J’ai moi-même dénoncé publiquement ces atteintes à la vie et aux droits des victimes civiles. Les 150 imams de la Grande Mosquée de Paris ont, dans leurs prêches des trois derniers vendredis, imploré la préservation de la vie des civils et rappelé les règles de l’islam qui prohibent les atteintes contre les populations civiles. J’ai aussi demandé à la fin des deux derniers prêches d’organiser la prière de l’absent pour toutes les victimes civiles.
Nous n’avons pas entendu suffisamment les représentants de la communauté musulmane en France depuis le début de cette guerre. Pourquoi ?
Le lendemain du 7 octobre 2023, j’ai publié un communiqué demandant l’arrêt de cette guerre terrible et de faire la paix dans cette région du monde.
Je craignais que les jours suivants se succèdent dans l’horreur, et ce fut hélas le cas. J’ai donc réclamé un cessez-le-feu, la libération des otages et la création d’un Etat palestinien, viable, pour que son peuple puisse y vivre en sécurité aux côtés de ses voisins. Pour le reste, je me suis tenu à l’écart de la scène médiatique où, me semble-t-il, la parole de raison ne pouvait pas être entendue.
Le premier ministre israélien Benyamin Netanyahou prône ouvertement la guerre sainte sans susciter de condamnations en Occident. Quelle est votre réaction ?
Depuis des décennies, cet homme incarne une politique de relégation, si ce n’est de disparition du peuple palestinien, en colonisant sa terre et en le déplaçant ailleurs.
Le silence et l’inaction de la communauté internationale ont régné face à cette terrible injustice. C’est en partie cette politique agressive qui a nourri tant de ressentiments dans le cœur des Palestiniens et qui tait leurs droits légitimes.

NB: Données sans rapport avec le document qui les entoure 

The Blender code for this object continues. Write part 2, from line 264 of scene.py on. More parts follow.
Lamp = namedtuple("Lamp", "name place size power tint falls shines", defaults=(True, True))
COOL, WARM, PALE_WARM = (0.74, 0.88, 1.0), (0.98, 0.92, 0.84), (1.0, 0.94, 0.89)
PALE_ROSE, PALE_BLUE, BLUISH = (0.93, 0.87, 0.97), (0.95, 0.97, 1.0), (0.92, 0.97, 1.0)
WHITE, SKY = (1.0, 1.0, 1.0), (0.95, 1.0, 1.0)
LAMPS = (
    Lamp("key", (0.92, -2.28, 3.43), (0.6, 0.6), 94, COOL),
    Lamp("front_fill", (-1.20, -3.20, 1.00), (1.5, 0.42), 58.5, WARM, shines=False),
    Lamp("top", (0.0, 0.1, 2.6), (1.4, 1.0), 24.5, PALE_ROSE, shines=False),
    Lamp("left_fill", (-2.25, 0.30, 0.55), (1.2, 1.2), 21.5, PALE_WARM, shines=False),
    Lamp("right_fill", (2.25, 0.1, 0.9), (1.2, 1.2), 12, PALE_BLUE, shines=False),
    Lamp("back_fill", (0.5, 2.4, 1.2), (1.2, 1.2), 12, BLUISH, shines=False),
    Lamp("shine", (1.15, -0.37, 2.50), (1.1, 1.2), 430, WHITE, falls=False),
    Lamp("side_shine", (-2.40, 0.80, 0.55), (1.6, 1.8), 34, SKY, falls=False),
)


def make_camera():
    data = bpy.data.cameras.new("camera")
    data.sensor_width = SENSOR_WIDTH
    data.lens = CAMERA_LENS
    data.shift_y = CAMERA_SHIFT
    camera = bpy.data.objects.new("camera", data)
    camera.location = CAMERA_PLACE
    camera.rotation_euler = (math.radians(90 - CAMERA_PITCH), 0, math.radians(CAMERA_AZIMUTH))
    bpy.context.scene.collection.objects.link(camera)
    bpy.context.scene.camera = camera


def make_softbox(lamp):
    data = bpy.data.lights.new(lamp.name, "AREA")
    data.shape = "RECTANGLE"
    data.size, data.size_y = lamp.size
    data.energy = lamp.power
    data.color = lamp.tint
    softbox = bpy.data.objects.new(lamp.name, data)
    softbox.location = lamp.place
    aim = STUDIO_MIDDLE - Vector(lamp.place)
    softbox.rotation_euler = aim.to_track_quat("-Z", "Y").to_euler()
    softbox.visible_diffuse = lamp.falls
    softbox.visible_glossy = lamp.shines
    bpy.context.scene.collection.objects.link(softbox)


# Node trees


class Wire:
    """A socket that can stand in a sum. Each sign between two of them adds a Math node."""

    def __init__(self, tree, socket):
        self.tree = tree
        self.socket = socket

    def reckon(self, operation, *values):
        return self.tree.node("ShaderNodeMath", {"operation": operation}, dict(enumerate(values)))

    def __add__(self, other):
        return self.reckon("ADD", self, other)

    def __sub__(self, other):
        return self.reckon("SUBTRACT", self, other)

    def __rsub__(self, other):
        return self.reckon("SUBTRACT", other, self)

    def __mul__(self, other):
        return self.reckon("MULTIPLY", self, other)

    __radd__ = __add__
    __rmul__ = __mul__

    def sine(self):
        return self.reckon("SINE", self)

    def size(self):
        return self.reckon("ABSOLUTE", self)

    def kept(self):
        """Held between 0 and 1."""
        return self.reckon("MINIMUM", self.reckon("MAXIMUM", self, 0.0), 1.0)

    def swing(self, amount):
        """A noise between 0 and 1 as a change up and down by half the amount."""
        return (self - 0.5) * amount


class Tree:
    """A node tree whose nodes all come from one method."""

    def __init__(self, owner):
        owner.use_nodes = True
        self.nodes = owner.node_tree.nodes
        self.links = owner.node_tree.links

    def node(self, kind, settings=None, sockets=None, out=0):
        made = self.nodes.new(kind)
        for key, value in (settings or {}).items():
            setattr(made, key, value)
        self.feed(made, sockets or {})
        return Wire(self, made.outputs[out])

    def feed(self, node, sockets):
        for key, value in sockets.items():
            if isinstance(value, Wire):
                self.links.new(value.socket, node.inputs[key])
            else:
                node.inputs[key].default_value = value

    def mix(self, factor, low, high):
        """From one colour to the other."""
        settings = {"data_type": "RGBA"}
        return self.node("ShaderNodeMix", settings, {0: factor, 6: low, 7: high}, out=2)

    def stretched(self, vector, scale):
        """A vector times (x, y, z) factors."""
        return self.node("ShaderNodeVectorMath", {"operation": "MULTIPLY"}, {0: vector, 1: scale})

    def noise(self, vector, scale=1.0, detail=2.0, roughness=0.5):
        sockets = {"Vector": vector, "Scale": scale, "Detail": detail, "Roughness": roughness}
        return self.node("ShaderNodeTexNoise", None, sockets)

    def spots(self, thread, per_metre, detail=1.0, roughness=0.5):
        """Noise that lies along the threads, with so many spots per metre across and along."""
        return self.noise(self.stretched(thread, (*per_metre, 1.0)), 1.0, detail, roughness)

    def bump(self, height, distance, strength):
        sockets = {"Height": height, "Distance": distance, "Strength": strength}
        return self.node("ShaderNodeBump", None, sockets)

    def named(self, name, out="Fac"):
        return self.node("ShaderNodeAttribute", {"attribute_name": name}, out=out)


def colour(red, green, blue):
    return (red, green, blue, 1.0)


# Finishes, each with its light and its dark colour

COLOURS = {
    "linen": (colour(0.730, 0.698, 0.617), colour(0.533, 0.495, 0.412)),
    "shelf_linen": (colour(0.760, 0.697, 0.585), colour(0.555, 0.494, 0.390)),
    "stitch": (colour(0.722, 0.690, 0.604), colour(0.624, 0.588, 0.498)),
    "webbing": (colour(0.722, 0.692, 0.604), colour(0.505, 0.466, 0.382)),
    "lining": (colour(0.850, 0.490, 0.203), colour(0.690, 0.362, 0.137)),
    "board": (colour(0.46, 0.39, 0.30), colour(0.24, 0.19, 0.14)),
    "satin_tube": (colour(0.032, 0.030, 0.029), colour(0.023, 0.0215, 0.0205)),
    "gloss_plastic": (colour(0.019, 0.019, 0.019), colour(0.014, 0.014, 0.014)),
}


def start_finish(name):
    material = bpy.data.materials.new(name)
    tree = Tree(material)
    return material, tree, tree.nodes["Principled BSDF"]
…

Il est temps d’y mettre un terme. Concernant la qualification de « guerre sainte », je réfute avec force cette vision. Il s’agit d’une guerre de territoire et de colonisation.
Aujourd’hui, il est salvateur d’entreprendre la création d’un Etat palestinien. Le peuple palestinien n’est pas un peuple de terroristes, il aspire à disposer de lui-même, à disposer d’un Etat viable et sécurisé, avec pour capitale Jérusalem-Est (Al-Qods Al-Charif).
La communauté internationale devrait s’unir et prendre toutes les dispositions concrètes pour atteindre cet idéal qui permettrait enfin à la région, et à l’ensemble de ses habitants, de vivre en paix.